Isis by Douglas Clegg ***
I very much enjoy reading novellas, and Douglas Clegg’s Isis sounded like one which I thought I would really like.  The setting, Cornwall, along with its folklore and superstitions were outlined marvellously, as was the Gothic atmosphere of the old English house which the family inhabited.  A real sense of place was built up rather quickly in consequence.  I liked the first person perspective used throughout, and felt that it was well written.  Clegg tells the tale believably within the guise of a young girl.  The illustrations in the volume are truly gorgeous, and reminded me of Sir John Tenniel’s Alice pictures.  The story was both unexpected and unpredictable, and aside from the rushed ending, I found it rather an enjoyable read.

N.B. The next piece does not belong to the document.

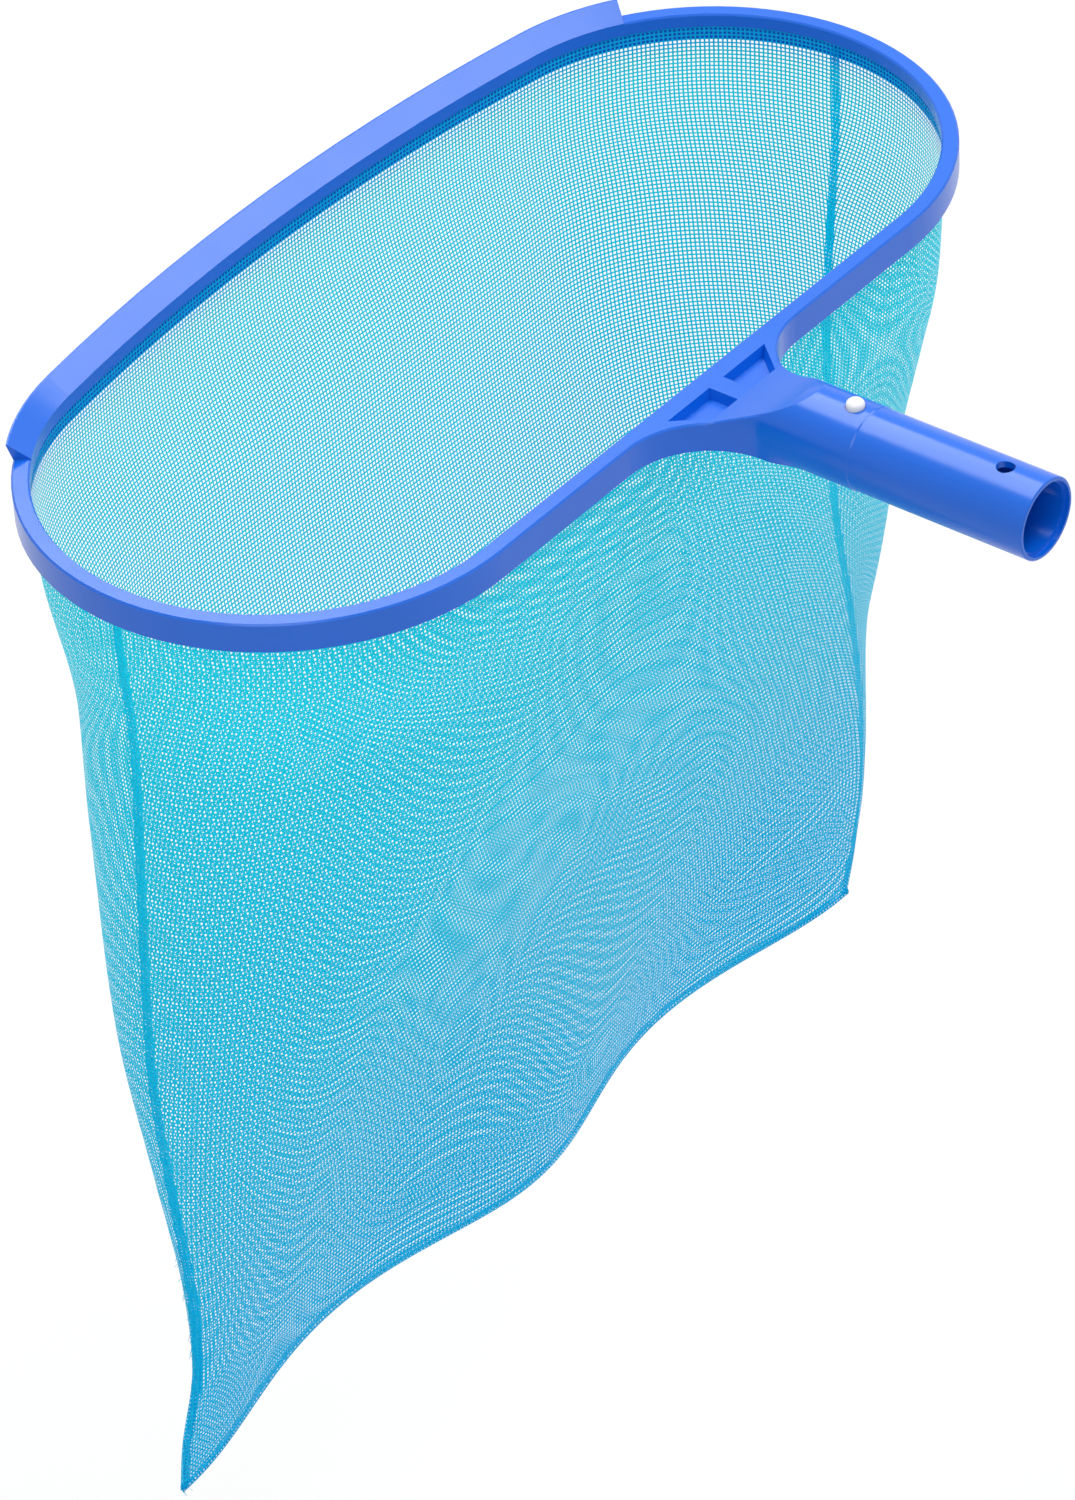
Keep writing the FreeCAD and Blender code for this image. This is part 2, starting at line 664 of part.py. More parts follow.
def net_panel(label, side):
    """Half of the bag: its hem beside the cord, the step over the hoop and the hanging cloth."""
    thin = mm("net_thick")
    step = mm("net_step")
    inner = mm("net_in")
    neck = mm("net_neck_in")
    shape = band(side, inner, inner + thin, step, mm("hem_down"))
    shape = shape.fuse(band(side, inner, neck + thin, step, step + thin))
    shape = shape.fuse(band(side, neck, neck + thin, mm("net_top"), step))
    rim = [chords(rim_half(side, grow, mm("hem_down"))) for grow in (inner + thin, inner)]
    wires = [ribbon(*rim)]
    for depth, left, right, half in BAG_SECTIONS:
        section = (side, 0, depth, left, right, half)
        within = (side, -mm("bag_thick"), depth, left, right, half)
        wires.append(ribbon(chords(bag_half(*section)), chords(bag_half(*within))))
    shape = shape.fuse(Part.makeLoft(wires, True, True)).removeSplitter()
    return plain_feature(label, shape)


def plain_feature(label, shape):
    item = doc.addObject("Part::Feature", label)
    item.Label = label
    item.Shape = shape
    item.Placement = FreeCAD.Placement()
    return item


def seam_wire(depth, outside, inside):
    """A level rectangle across the seam between two X positions."""
    half = mm("seam_half")
    height = rim_top.number - depth
    corners = [(outside, -half), (inside, -half), (inside, half), (outside, half)]
    return Part.makePolygon([
        FreeCAD.Vector(x, centre_y.number + y, height) for x, y in corners + corners[:1]
    ])


def side_seam(label, way):
    """The panels' joined edges: a thin strip up to the rim, then the allowance that stands outward."""
    offset = (centre_y - end_y).number
    edge = math.sqrt(end_radius.number ** 2 - offset ** 2) + mouth_half.number
    thin = mm("net_thick")
    inner = edge + mm("net_in")
    shape = Part.makeLoft([
        seam_wire(depth, way * (inner + thin), way * inner) for depth in (mm("net_step"), mm("hem_down"))
    ], True, True)
    wires = [seam_wire(mm("hem_down"), way * (inner + thin), way * inner)]
    for depth, left, right, half in BAG_SECTIONS:
        reach = -left if way < 0 else right
        wires.append(seam_wire(depth, way * (reach + mm("seam_proud")), way * (reach - mm("bag_thick"))))
    shape = shape.fuse(Part.makeLoft(wires, True, True)).removeSplitter()
    return plain_feature(label, shape)


def bottom_seam():
    """The closed lower edge of the bag, under both panels."""
    depth, left, right, half = BAG_SECTIONS[-1]
    proud = mm("seam_proud")
    foot = mm("foot_half")
    shape = Part.makeBox(
        right - left + proud * 2, foot * 2, mm("foot_high"),
        FreeCAD.Vector(left - proud, centre_y.number - foot, rim_top.number - depth - mm("foot_high")),
    )
    return plain_feature("bottom_seam", shape)


pieces = [frame(), net_retainer(), hem_cord()]
for make, lower_label in ((clip_leg, "clip_lower_leg"), (clip_bend, "clip_lower_bend"), (clip_button, "lower_button")):
    upper = make()
    pieces += [upper, lower_copy(upper, lower_label)]
pieces += [net_panel("net_front_panel", -1), net_panel("net_back_panel", 1)]
pieces += [side_seam("left_side_seam", -1), side_seam("right_side_seam", 1), bottom_seam()]
doc.recompute()

for item in doc.Objects:
    if "Invalid" in item.State or "Error" in item.State:
        raise RuntimeError(f"{item.Name} failed: {item.State}")
for piece in pieces:
    if piece.Shape.isNull() or not piece.Shape.isValid() or len(piece.Shape.Solids) != 1:
        raise RuntimeError(f"{piece.Label} is not one valid solid")

os.makedirs("parts", exist_ok=True)
for piece in pieces:
    piece.Shape.exportStep(f"parts/{piece.Label}.step")
    print(f"{piece.Label}: {piece.Shape.Volume / 1000:.2f} cm3")
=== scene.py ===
import math
import random

import bpy
from mathutils import Matrix, Vector


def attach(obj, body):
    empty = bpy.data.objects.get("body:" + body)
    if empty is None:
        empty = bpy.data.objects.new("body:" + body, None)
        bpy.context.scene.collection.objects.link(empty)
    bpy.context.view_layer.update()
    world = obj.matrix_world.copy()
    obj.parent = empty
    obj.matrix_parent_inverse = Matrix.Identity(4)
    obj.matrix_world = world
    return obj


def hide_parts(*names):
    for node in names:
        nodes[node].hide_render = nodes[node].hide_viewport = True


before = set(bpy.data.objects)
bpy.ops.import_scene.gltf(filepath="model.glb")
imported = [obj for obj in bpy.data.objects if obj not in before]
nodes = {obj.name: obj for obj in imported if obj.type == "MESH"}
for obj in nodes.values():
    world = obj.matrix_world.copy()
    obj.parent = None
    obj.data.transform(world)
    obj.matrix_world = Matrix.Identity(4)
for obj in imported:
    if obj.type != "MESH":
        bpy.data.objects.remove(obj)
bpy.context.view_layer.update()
random.seed(7)

# Lengths are in mm up to mesh_object, which makes them metres
MM = 0.001

# Rim outline, as the frame has it: a straight near side, two end arcs and a long far arc
RIM_TOP = 1.8
RIM_BOTTOM = -8.9
MOUTH_NEAR = 136.8
MOUTH_WIDE = 174
MOUTH_HALF = 111.6
END_RADIUS = 82.6
FAR_RADIUS = MOUTH_WIDE / 2 + MOUTH_HALF ** 2 / (2 * (MOUTH_WIDE - 2 * END_RADIUS))
CENTRE_Y = MOUTH_NEAR + MOUTH_WIDE / 2
END_Y = MOUTH_NEAR + END_RADIUS
FAR_Y = MOUTH_NEAR + MOUTH_WIDE - FAR_RADIUS
JOIN = math.atan2(END_Y - FAR_Y, MOUTH_HALF)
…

Another Time, Another Place by Jessie Kesson **
I had been looking forward to reading this book particularly when I spotted it on the Virago Modern Classics list and read its blurb: ‘In 1944 Italian prisoners of war are billeted in a tiny village in the far northeast of Scotland’.  The novel – well, the novella really – even features a character named Kirsty, which I was rather pleased about.  It did not quite live up to my expectations, however.  At times, particularly at the outset of the book, it was not always clear who was speaking, and the way in which the text is split into small, separate scenes also adds to this confusion.  Kesson’s descriptions are occasionally lovely, but I found her dialogue lacking and the fragments of songs placed in at random times rather tiresome after a while.  I believed that the novella would focus more upon the assimilation of the Italians and the mixing of both cultures present, but it turned out to be a small book about mediocre people in a tiny – and rather dull – town.  As a consequence to reading this wholly disappointing story, I have decided to strike the rest of Kesson’s books from the Virago Modern Classics list which I am working my way through, simply because I cannot bear to read anything else like Another Time, Another Place.

All the Dogs of My Life by Elizabeth von Arnim ***
Whilst I am rather frightened of dogs and would not ordinarily choose to read a book focused upon them, I decided to read All the Dogs of My Life for two reasons.  The first of these is that I have read and enjoyed many of Elizabeth von Arnim’s novels, and the second is that it was an entry on the Virago Modern Classics list, which I am determined to read the majority of, whether the subject matter of a particular book appeals to me or not.  As I have already mentioned, I had no real interest in the non-fiction which was presented here, but it was nicely written on the whole.  Sadly, however, the Kindle version which I purchased has not been well edited (if it has been edited at all!) and is riddled with mistakes.